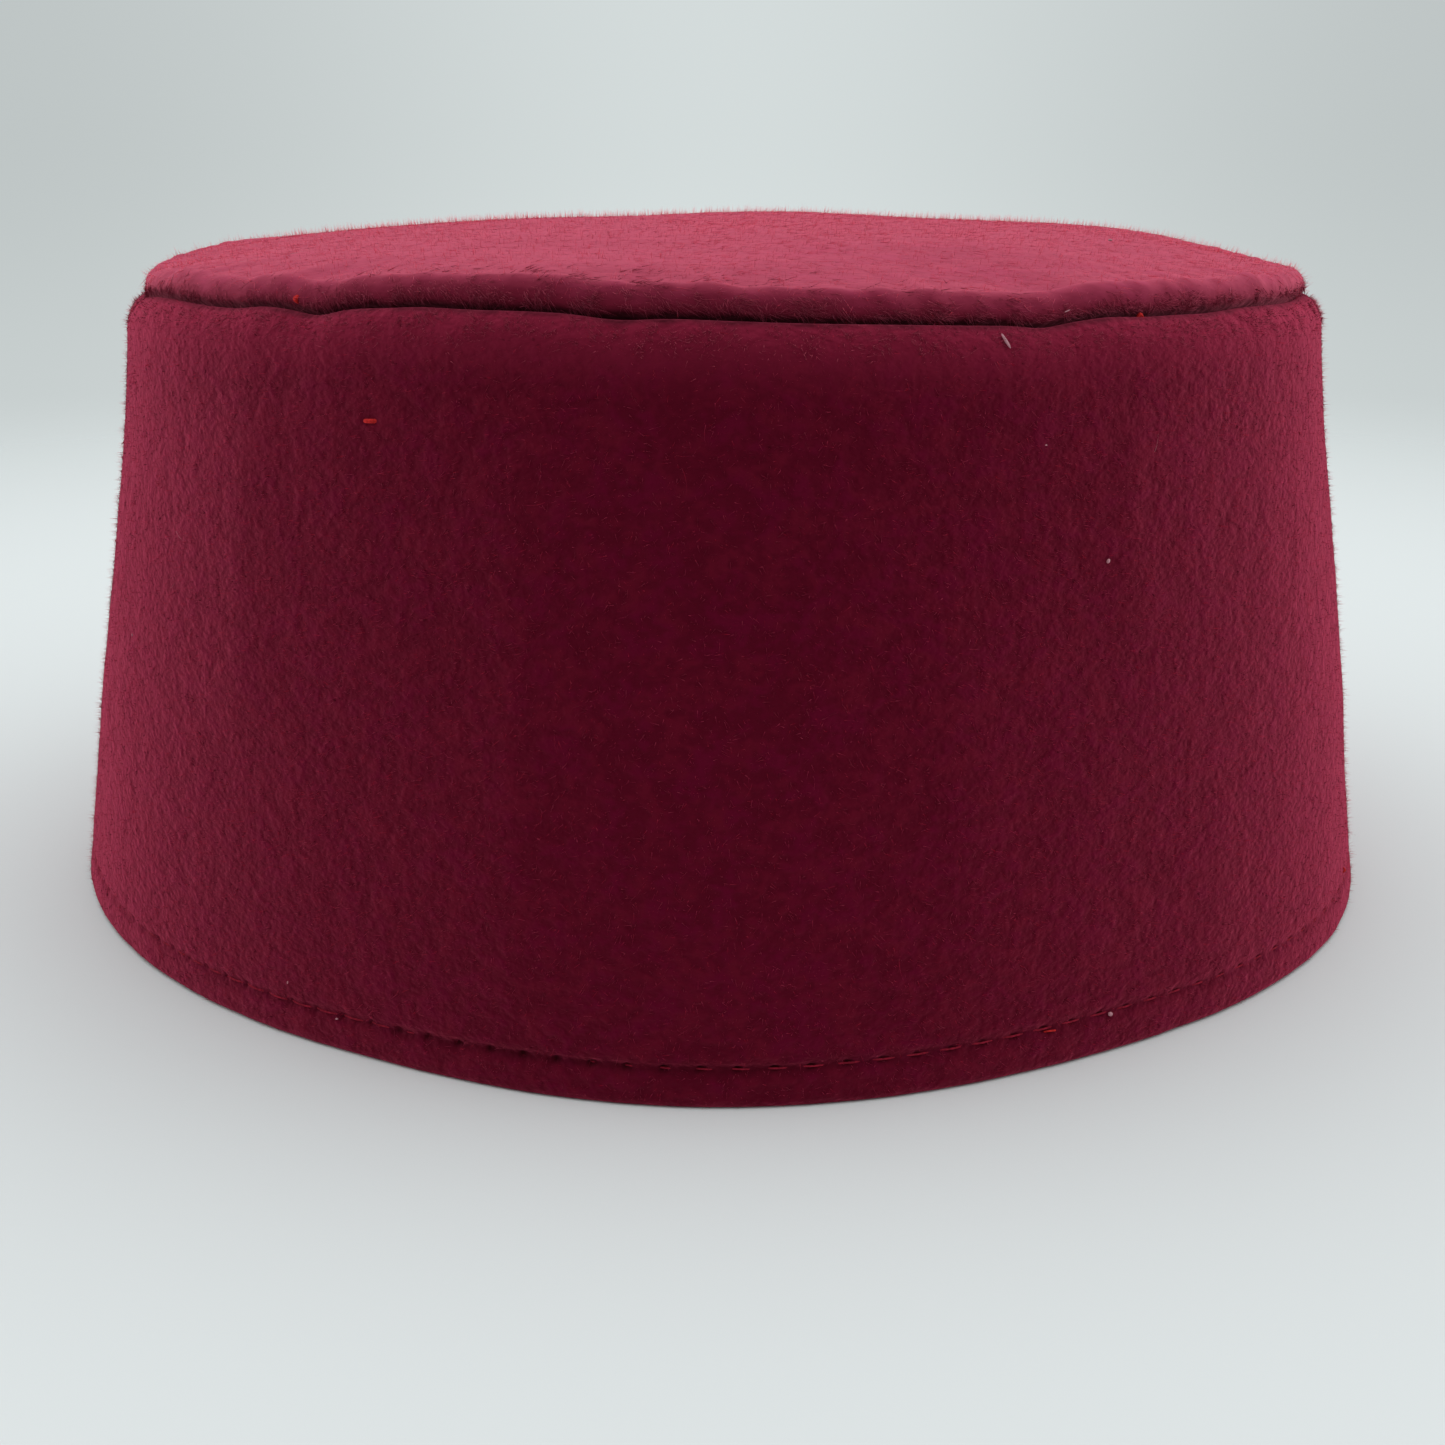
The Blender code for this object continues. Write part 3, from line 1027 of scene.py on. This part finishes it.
felt_tree = BVHTree.FromObject(side_felt, bpy.context.evaluated_depsgraph_get())
outer_places, outer_frames = hem_frames(felt_tree, 1)
inner_places, inner_frames = hem_frames(felt_tree, -1)
lay_copies(
    "hem_stitches",
    stitch,
    np.concatenate([outer_places, inner_places]),
    np.concatenate([outer_frames, inner_frames]),
    red_thread,
)

# %% [markdown]
# ## The nap
#
# What makes felt look like felt is its nap: countless wool hairs standing a little off the surface.
# Blender's own hair would be the usual way, but it isn't a mesh and would be lost to anyone who takes the
# meshes away. So every hair here is a slim three-sided spike of four triangles.
#
# Places are drawn at random by area, but not where thread or seam presses the felt down. Deep hairs crowd
# between the felt's tufts and bright ones on them, which a noise decides. Each hair leans the way the cap
# was brushed, which another noise turns this way and that. The finest let some red light through. A few
# long curled hairs have worked loose from the rest.

# %% Hair patterns
LONG_HAIR_STEPS = 6
LONG_HAIR_SLIM = 0.016  # its thickness, as a share of its length
LONG_HAIR_BOW = 0.35  # and how far its tip bends aside


def hair_pattern(slimness, steps, bow):
    """A tapered hair along Z, one unit long, that bows towards X."""
    bm = bmesh.new()
    bmesh.ops.create_cone(bm, cap_ends=True, segments=3, radius1=slimness / 2, radius2=0, depth=1)
    bmesh.ops.translate(bm, vec=(0, 0, 0.5), verts=bm.verts)
    upright = [edge for edge in bm.edges if abs(edge.verts[0].co.z - edge.verts[1].co.z) > 0.5]
    if steps > 1:
        bmesh.ops.subdivide_edges(bm, edges=upright, cuts=steps - 1, use_grid_fill=True)
    for vert in bm.verts:
        vert.co.x += bow * vert.co.z**2
    return pattern_arrays(bm)


spike = hair_pattern(1.0, 1, 0.0)
curl = hair_pattern(LONG_HAIR_SLIM, LONG_HAIR_STEPS, LONG_HAIR_BOW)
print(f"a short hair has {len(spike[1])} triangles, a long one {len(curl[1])}")


# %% Draw places on the felt
def read_mesh(values, attribute, kind, width):
    """One value or vector for each element, as an array."""
    table = np.empty(width * len(values), dtype=kind)
    values.foreach_get(attribute, table)
    return table.reshape(-1, width)


def felt_places(piece, count, dice, edge_share):
    """Random places on the outside of a felt piece, with the felt's direction at each.

    An edge_share of 0 keeps them off the felt's turned edge, 1 keeps them on it, and 0.5 spreads them
    over both.
    """
    mesh = piece.data
    mesh.calc_loop_triangles()
    points = read_mesh(mesh.vertices, "co", float, 3)
    normals = read_mesh(mesh.vertices, "normal", float, 3)
    layers = [mesh.attributes[layer].data for layer in LAYERS]
    pressed_and_shaded, turned_edge_shading, outside = [read_mesh(layer, "value", float, 1) for layer in layers]
    corners = read_mesh(mesh.loop_triangles, "vertices", np.int32, 3)

    a, b, c = points[corners].transpose(1, 0, 2)
    area = np.linalg.norm(np.cross(b - a, c - a), axis=1) / 2
    there = edge_share * turned_edge_shading**EDGE_POWER + (1 - edge_share) * (1 - turned_edge_shading)
    hairy = outside * (1 - pressed_and_shaded) * there
    odds = area * hairy[corners].min(axis=(1, 2))
    chosen = corners[dice.choice(len(corners), count, p=odds / odds.sum())]
    share = dice.random((count, 2))
    share = np.where(share.sum(axis=1, keepdims=True) > 1, 1 - share, share)
    weights = np.column_stack([1 - share.sum(axis=1), share])[:, :, None]
    print(f"{piece.name}: {count / odds.sum() / 1e6:.2f} hairs to the mm2")
    return (points[chosen] * weights).sum(axis=1), unit((normals[chosen] * weights).sum(axis=1))


# %% Lean the hairs
SWIRL_SIZE = 0.0022
SWIRL = 1.2  # how strongly the swirls turn the hairs, against the brushed direction
HAIR_SPREAD = 0.35  # and how much each hair goes its own way
STAND_LEAST = 0.4  # a hair stands off the felt by this share of its kind's stand
STAND_MORE = 1.2  # and by up to this much more
STAND_LIMITS = (0.06, 0.99)

# How the nap was brushed. A fan is for each metre aside of the cap's middle
BAND_DOWN = 0.25
CROWN_ASIDE = 0.3
CROWN_FAN = 20
CROWN_FRONT_FAN = 40
ROLL_ASIDE = 0.9
ROLL_FAN = 8
ROLL_DOWN = 0.7


def swirls(places):
    return np.array([noise.noise_vector(Vector(place) / SWIRL_SIZE)[:] for place in places])


def lean(places, normals, brushed, stand, dice):
    """Directions of hairs that lean as brushed says, and stand off the felt by about this sine."""
    along = brushed + SWIRL * swirls(places) + HAIR_SPREAD * dice.normal(size=places.shape)
    along -= (along * normals).sum(axis=1, keepdims=True) * normals
    off = np.clip(stand * (STAND_LEAST + STAND_MORE * dice.random((len(places), 1))), *STAND_LIMITS)
    return unit(along) * np.sqrt(1 - off**2) + normals * off


def around(places):
    """Round the band away from its front, and a little down."""
    right, back = places[:, 0], places[:, 1]
    pull = right / TOP_RADIUS**2
    return np.column_stack([-pull * back, pull * right, np.full(len(places), -BAND_DOWN)])


def outwards(places):
    """Across the crown: sideways in the middle, and towards the front at both sides."""
    aside = places[:, 0]
    sideways = CROWN_ASIDE + CROWN_FAN * aside
    return unit(np.column_stack([sideways, -CROWN_FRONT_FAN * abs(aside), 0 * aside]))


def over_rim(places):
    """Sideways, out and down over the rim of the crown."""
    aside = places[:, 0]
    sideways = ROLL_ASIDE + ROLL_FAN * aside
    return unit(np.column_stack([sideways, 0 * aside, np.full(len(places), -ROLL_DOWN)]))


print("brushed at the right of the crown:", outwards(np.array([[0.05, 0, 0]]))[0].round(2))


# %% Finish of hair and lint
GLOW_DEPTH = 0.0001  # how far red light goes through wool
GLOW_TINT = (1.0, 0.12, 0.15)  # and how much less far the other colours


def plain_finish(name, colour, sheen, sheen_tint, glow):
    """One colour all over, dull. A glow of 1 lets light through, as a fine hair does."""
    finish, start = new_finish(name)
    start.surface(
        {
            "Base Color": (*colour, 1),
            "Roughness": 0.9,
            "Specular IOR Level": 0.05,
            "Subsurface Weight": glow,
            "Subsurface Radius": GLOW_TINT,
            "Subsurface Scale": GLOW_DEPTH,
            "Sheen Weight": sheen,
            "Sheen Roughness": 0.5,
            "Sheen Tint": (*sheen_tint, 1),
        }
    )
    return finish


WOOLS = {
    # name: colour, sheen, tint of the sheen, glow
    "deep": ((0.080, 0.0004, 0.009), 0.65, BAND_SHEEN, 0.0),
    "bright": ((0.155, 0.0018, 0.021), 0.75, BAND_SHEEN, 0.0),
    # a middle tone, for the shoulder's painted light and the roll's painted shade
    "roll": ((0.210, 0.0150, 0.038), 0.7, CROWN_SHEEN, 0.0),
    # the crown's wools are lighter, with the crown's painted light; lit is lighter still, as painted light
    # on hairs that stand up out of the crown
    "rose": ((0.440, 0.050, 0.104), 0.8, CROWN_SHEEN, 1.0),
    "pink": ((0.570, 0.083, 0.142), 0.8, CROWN_SHEEN, 1.0),
    "loose": ((0.250, 0.012, 0.031), 0.4, BAND_SHEEN, 0.8),
    "lit": ((0.600, 0.095, 0.145), 0.8, CROWN_SHEEN, 1.0),
    "pale": ((0.560, 0.270, 0.310), 0.0, (1, 1, 1), 0.0),
}
wools = {name: plain_finish(f"{name}_wool", *looks) for name, looks in WOOLS.items()}
print("wools:", ", ".join(wools))

# %% Sow the nap
TABLE_CLEARANCE = 0.0002
SHORTEST = 0.5  # hair of each kind, against its usual length
ON_FLAT = 0.0
ANYWHERE = 0.5
ON_EDGE = 1.0
EVEN = 0.0
IN_TUFTS = 1.2
BETWEEN = -1.2

NAP = (
    # name, pattern, felt, where, count, crowding, brushed, length in mm, thickness in mm, stand, wool:
    # a long curled hair is slim by its pattern, so both of its measures are its length
    ("band_nap_deep", spike, side_felt, ANYWHERE, 32000, BETWEEN, around, 0.7, 0.070, 0.30, "deep"),
    ("band_nap_bright", spike, side_felt, ANYWHERE, 26000, IN_TUFTS, around, 0.7, 0.055, 0.40, "bright"),
    ("shoulder_nap", spike, side_felt, ON_EDGE, 9000, IN_TUFTS, around, 0.8, 0.065, 0.60, "roll"),
    ("band_fuzz", spike, side_felt, ANYWHERE, 46000, EVEN, around, 0.8, 0.036, 1.10, "loose"),
    ("crown_nap_rose", spike, crown_felt, ON_FLAT, 14000, BETWEEN, outwards, 1.4, 0.042, 0.08, "rose"),
    ("crown_nap_pink", spike, crown_felt, ON_FLAT, 8000, IN_TUFTS, outwards, 1.4, 0.042, 0.08, "pink"),
    ("roll_nap", spike, crown_felt, ON_EDGE, 15000, IN_TUFTS, over_rim, 1.3, 0.060, 0.25, "roll"),
    ("crown_fuzz", spike, crown_felt, ANYWHERE, 20000, EVEN, outwards, 1.0, 0.036, 1.30, "lit"),
    ("band_stray_hairs", curl, side_felt, ANYWHERE, 200, EVEN, around, 2.2, 2.2, 0.30, "loose"),
    ("crown_stray_hairs", curl, crown_felt, ANYWHERE, 160, EVEN, outwards, 2.4, 2.4, 0.30, "pink"),
)


def crowded(places, crowding, dice):
    """Which places to keep, about half of them: more on the felt's tufts, or more between them."""
    tufted = np.array([noise.noise(Vector(place) / TUFT_SIZE) for place in places])
    return dice.random(len(places)) < 0.5 + crowding * tufted


for seed, row in enumerate(NAP):
    name, pattern, felt, where, count, crowding, brushed, length, thickness, stand, wool = row
    dice = np.random.default_rng(seed)
    places, normals = felt_places(felt, 2 * count, dice, where)
    kept = crowded(places, crowding, dice)
    places, normals = places[kept], normals[kept]
    aims = lean(places, normals, brushed(places), stand, dice)
    growth = MM * (SHORTEST + dice.random((len(places), 1)) ** 2)
    side = unit(np.cross(aims, dice.normal(size=aims.shape)))
    clear = (places + aims * length * growth)[:, 2] > TABLE_CLEARANCE
    axes = (side * thickness, np.cross(aims, side) * thickness, aims * length)
    frames = np.stack(axes, axis=1) * growth[:, None]
    lay_copies(name, pattern, places[clear], frames[clear], wools[wool])

# %% [markdown]
# ## Lint and loose thread
#
# Felt gathers small things: clipped ends of the red thread left in the seam, specks of white lint, a
# curled pale hair. They could be scattered by chance, but the eye knows each of them from the picture. So
# each one is named by where it shows there, and a ray from the camera through that spot finds the place
# on the felt.

# %% Patterns for small bits
BIT_SIDES = 2  # subdivisions of a speck


def speck_pattern():
    """A ball one unit across."""
    bm = bmesh.new()
    bmesh.ops.create_icosphere(bm, subdivisions=BIT_SIDES, radius=0.5)
    return pattern_arrays(bm)


def strand_pattern():
    """A stitch stretched to one unit long and one thick."""
    points, triangles = stitch
    sizes = np.array([np.ptp(points[:, 0]), THREAD, THREAD])
    return points / sizes, triangles


speck = speck_pattern()
strand = strand_pattern()
print(f"a speck has {len(speck[1])} triangles, a strand {len(strand[1])}")

# %% Lay the bits where the picture shows them
THREAD_ENDS = (
    # across, down, length, thickness, turn: pixels, pixels, mm, mm, degrees up from level
    (370, 421, 2.4, 0.50, 0),
    (297, 299, 1.3, 0.60, 80),
    (1140, 317, 1.2, 0.60, 15),
    (1343, 870, 1.0, 0.30, 60),
    (1050, 1031, 1.7, 0.22, 8),
)
LINT = (
    # the same columns
    (1005, 342, 2.0, 0.34, -57),
    (1107, 561, 0.6, 0.40, 60),
    (1045, 445, 0.3, 0.15, 0),
    (289, 982, 0.4, 0.15, 80),
    (338, 1019, 0.4, 0.20, 0),
    (134, 635, 0.4, 0.15, 90),
    (1109, 1014, 0.6, 0.55, 0),
    (1110, 242, 0.6, 0.30, 0),
    (1066, 311, 0.8, 0.12, 20),
)
CURLED_HAIRS = (
    # the same columns
    (178, 531, 2.6, 2.6, -50),
    (172, 588, 2.0, 2.0, 10),
    (239, 264, 2.2, 2.2, 5),
    (290, 256, 3.0, 3.0, 10),
    (1153, 452, 2.4, 2.4, 60),
)
BIT_LIFT = 0.00025  # above the felt, on top of its nap

crown_tree = BVHTree.FromObject(crown_felt, bpy.context.evaluated_depsgraph_get())


def on_felt(across, down):
    """The place and direction of the felt that a spot of the picture shows."""
    middle = PICTURE_SIDE / 2
    ray = aim.to_3x3() @ Vector((across - middle, middle - down, -FOCAL_LENGTH)).normalized()
    hits = [tree.ray_cast(CAMERA_PLACE, ray) for tree in (felt_tree, crown_tree)]
    return min((hit for hit in hits if hit[0]), key=lambda hit: hit[3])[:2]


def lay_bits(name, pattern, rows, finish, long_axis):
    """Copies of a pattern on the felt, its axis 0, 1 or 2 along each bit."""
    places, frames = [], []
    for across, down, length, thickness, turn in rows:
        place, normal = on_felt(across, down)
        right = aim.to_3x3() @ Vector((1, 0, 0))
        level = (right - normal * right.dot(normal)).normalized()
        along = Matrix.Rotation(radians(turn), 3, normal) @ level
        axes = [normal.cross(along) * thickness, normal * thickness]
        axes.insert(long_axis, along * length)
        places.append(place + normal * BIT_LIFT)
        frames.append([MM * axis for axis in axes])
    lay_copies(name, pattern, np.array(places), np.array(frames), finish)


scarlet_thread = thread_finish("scarlet_thread", (0.70, 0.030, 0.030))
lay_bits("thread_ends", strand, THREAD_ENDS, scarlet_thread, 0)
lay_bits("lint", speck, LINT, wools["pale"], 0)
lay_bits("curled_hairs", curl, CURLED_HAIRS, wools["pale"], 2)

# %% [markdown]
# ## Hanging everything on the solids
#
# Each new piece rides on the cap's one body, and the fine felt stands for its solid, which then isn't
# shown.

# %% Tie the felt to the frame
for piece, node in ((side_felt, "side_band"), (crown_felt, "crown_top")):
    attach(piece, "root")
    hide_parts(node)


def run(section):
    return sum(dist(a, b) for a, b in zip(section, section[1:]))


band_cut = run(band_rows + band_rows[:1]) / 2 - FELT  # there and back, less the two cut edges

# %% [markdown]
# ## The end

§ Your goal: Write down again the exact lines running from the beginning of the data to the line containing "LONG_HAIR_BOW = 0.35", with both ends included.

§ Task solution:
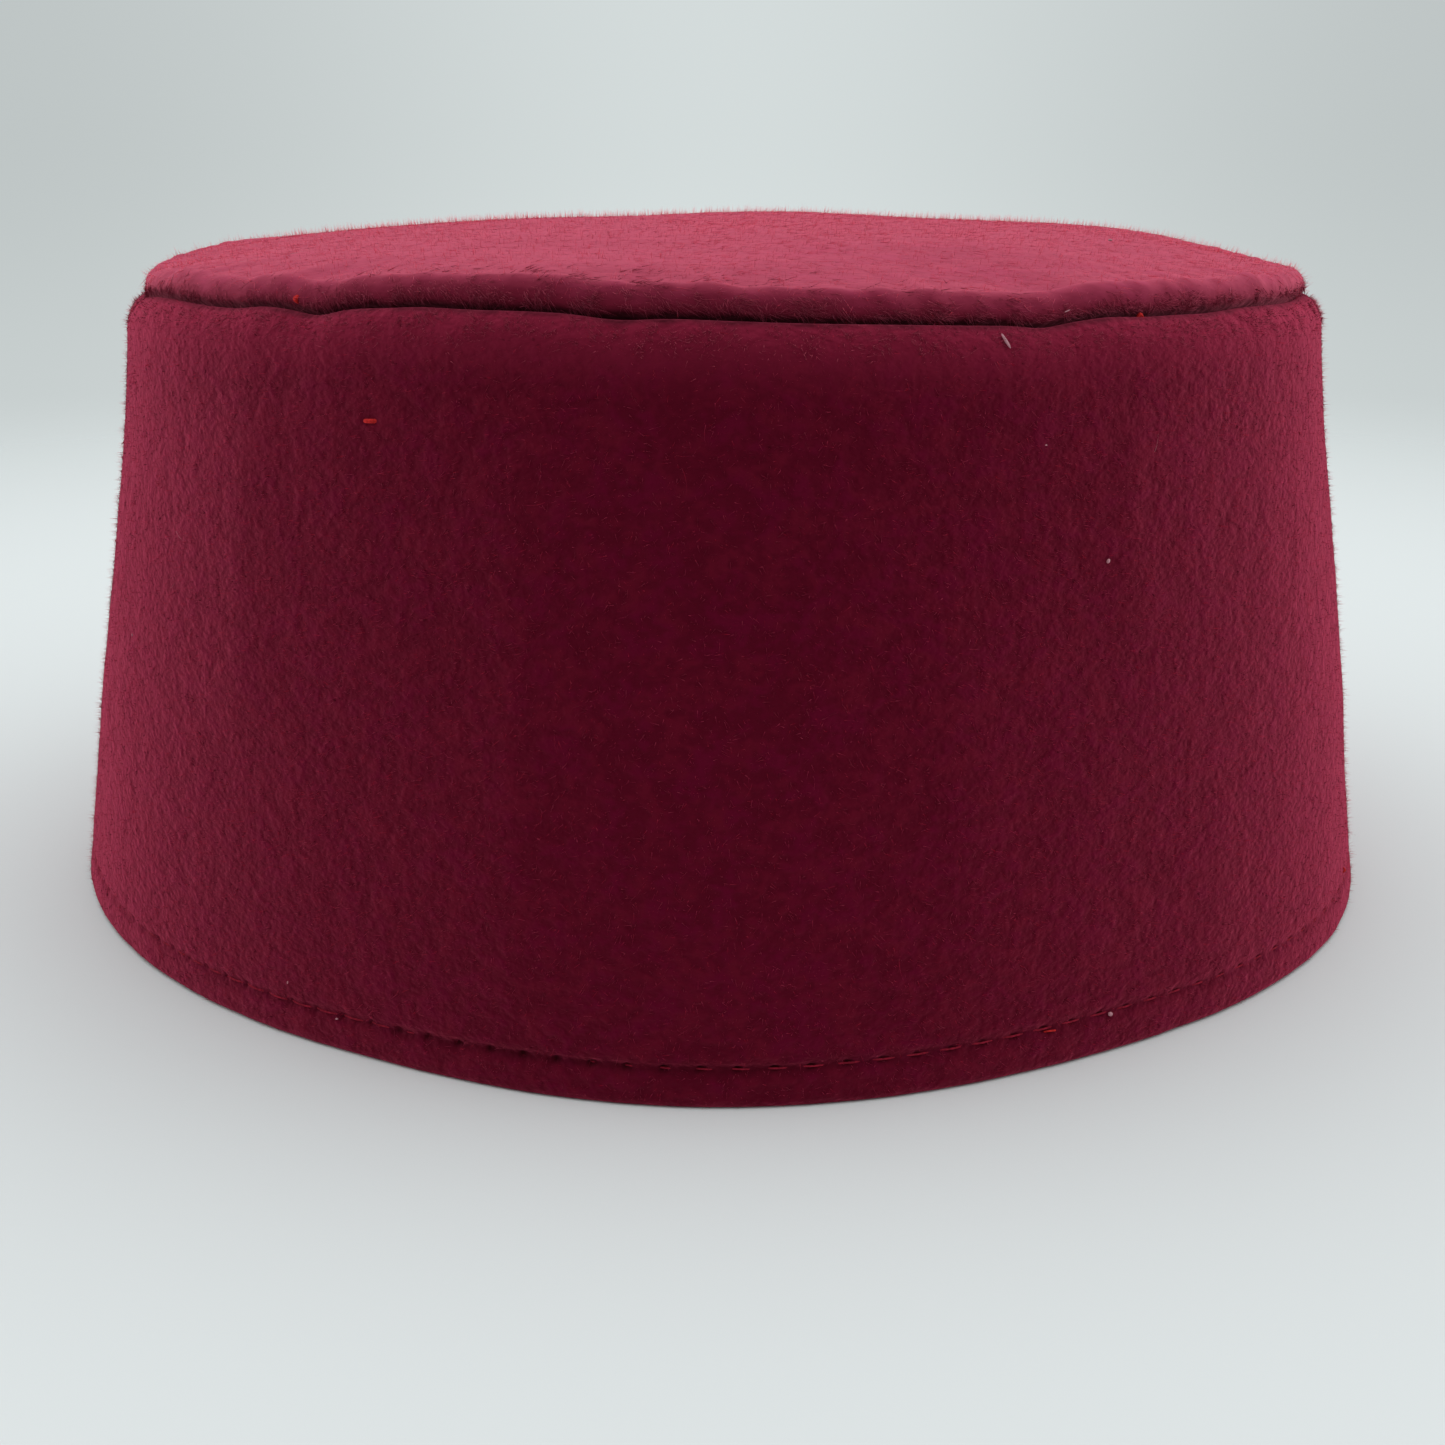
The Blender code for this object continues. Write part 3, from line 1027 of scene.py on. This part finishes it.
felt_tree = BVHTree.FromObject(side_felt, bpy.context.evaluated_depsgraph_get())
outer_places, outer_frames = hem_frames(felt_tree, 1)
inner_places, inner_frames = hem_frames(felt_tree, -1)
lay_copies(
    "hem_stitches",
    stitch,
    np.concatenate([outer_places, inner_places]),
    np.concatenate([outer_frames, inner_frames]),
    red_thread,
)

# %% [markdown]
# ## The nap
#
# What makes felt look like felt is its nap: countless wool hairs standing a little off the surface.
# Blender's own hair would be the usual way, but it isn't a mesh and would be lost to anyone who takes the
# meshes away. So every hair here is a slim three-sided spike of four triangles.
#
# Places are drawn at random by area, but not where thread or seam presses the felt down. Deep hairs crowd
# between the felt's tufts and bright ones on them, which a noise decides. Each hair leans the way the cap
# was brushed, which another noise turns this way and that. The finest let some red light through. A few
# long curled hairs have worked loose from the rest.

# %% Hair patterns
LONG_HAIR_STEPS = 6
LONG_HAIR_SLIM = 0.016  # its thickness, as a share of its length
LONG_HAIR_BOW = 0.35  # and how far its tip bends aside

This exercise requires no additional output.